Si les chansons se drapent d’un côté psychédélique bien présent et augmenté par des lumières et une mise en scène qui nous emmènent au loin, en live, les chansons gagnent en brutalité, en puissance et nous portent vers un terrain bien plus dansant. On retiendra avec bonheur les géniales versions de Necessary Evil, Multi-Love et Hunnybee, qui auront fait de ce concert l’un des meilleurs du week-end.

Bon Iver

Il était attendu : c’est même lui qui avait fait pencher la balance dans notre envie de venir au Pitchfork Paris. Autant le dire : Justin Vernon et son gang auront tenu leur rang. Dès l’ouverture des portes, sa présence se faisait ressentir et son nom était déjà sur toutes les lèvres, ne faisant qu’accentuer l’impatience d’une foule compacte venue couronner un des artistes les plus novateurs et acclamés de ces dix dernières années.

Là où le show de Blood Orange de la veille paraissait trop calibré et artificiel pour permettre à nos cœurs de s’envoler, celui de Bon Iver nous a atteint de la première à la dernière note. Au niveau de la setlist, on aura particulièrement apprécié d’entendre Heavenly Father, tiré de la bande originale de Wish I Were Here l’excellent film de Zach Braff. Durant les 1h30 de show, en grande partie composé de titres de 22, A Million et Bon Iver, le groupe aura montré que bien loin de l’image chiante et arty qu’on voudrait lui prêter, Bon Iver est avant tout un son qui se vit en live, qui grandit et qui gronde, pour fatalement nous emporter. De 33 “God” à Creature Fear, le groupe joue juste, joue bien, mais ne rechigne jamais à déborder pour offrir de vrais moments de puissance et d’émotion. Bien entendu, c’est avec Blood Bank et l’immense Woods, à la mise en scène très christique, que Vernon nous achève et finit par nous faire chialer. On avait attendu 6 ans pour revoir Bon Iver en live, on ne refera pas la même erreur deux fois.

Pêle-mêle, du groove et du cool

On vous a parlé de certains artistes de manière spécifique, mais le Pitchfork, c’est un festival rempli d’artistes qui méritent d’être mis en lumière. Alors on voudrait vous  parler des autres aussi, ceux qu’on a beaucoup aimés pour diverses raisons et qui méritent un petit salut de notre part.

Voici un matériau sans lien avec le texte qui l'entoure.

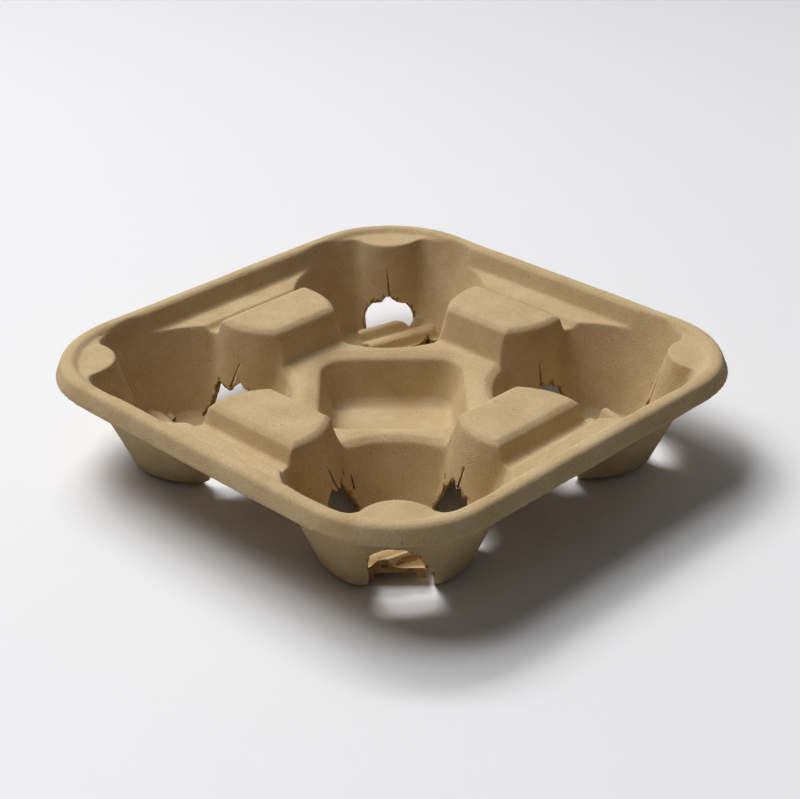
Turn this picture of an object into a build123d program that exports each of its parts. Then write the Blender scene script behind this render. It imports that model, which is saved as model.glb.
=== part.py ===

Au rayon des confirmations, le génial Mac DeMarco s’est bien sûr illustré. Si son public grandit d’années en années, le canadien garde cette attitude cool et décontractée qui fait tout son charme. Un sourire, une petite pause, de l’humour et surtout des chansons qui représentent à elles seules tout ce que le chill a de plus beau. On ne reste jamais indifférent au refrain de Salad Days ni à Ode to Viceroy, notre chanson préférée. Son virage crooner, avec tout ce qu’il a de décalé et d’hilarant, emporte aussi notre adhésion tant ce virage plus chanté et “sérieux” semble assumé. Bref, Mac DeMarco n’est pas trop cool pour nous, il est trop cool avec nous.

Il y aura aussi eu les autres cousins du Canada, Chromeo. Le duo plus funky de la planète aura réussi le pari de faire bouger un petit peu le public du Pitchfork parfois trop lymphatique pour se lâcher complètement face à ce genre de performance. Chromeo aura plongé avec bonheur dans ses cinq albums et ainsi apporté une bonne dose de groove au festival, notamment avec des hits tels que Fancy Footwork, Night By Night ou la plus récente Juice. En interview, ils nous ont annoncé qu’ils reviendraient bientôt avec un véritable groupe pour les accompagner et on a franchement hâte de voir ça.

Enfin comment ne pas parler de l’un de nos chouchous, Lewis OfMan ? Il y a chez le jeune homme une manière de ne rien calculer, de se laisser porter par le moment et par sa musique qui ne peuvent que nous toucher. Il faut dire qu’avec des morceaux instrumentaux aussi efficaces que Flash ou Yes, nos pieds ne peuvent que danser, possédés par un rythme qui nous happe. Mais c’est surtout dans ces moments chantés, entre classe et naïveté, que le Parisien nous touche définitivement. Seul sur Je Pense à Toi ou accompagné par Milena Leblanc sur Plein De Bisous ou Un Amour au Super U, le garçon déroule une musique solaire et feel good qui n’a qu’une ambition : nous faire passer un bon moment. Mission clairement accomplie.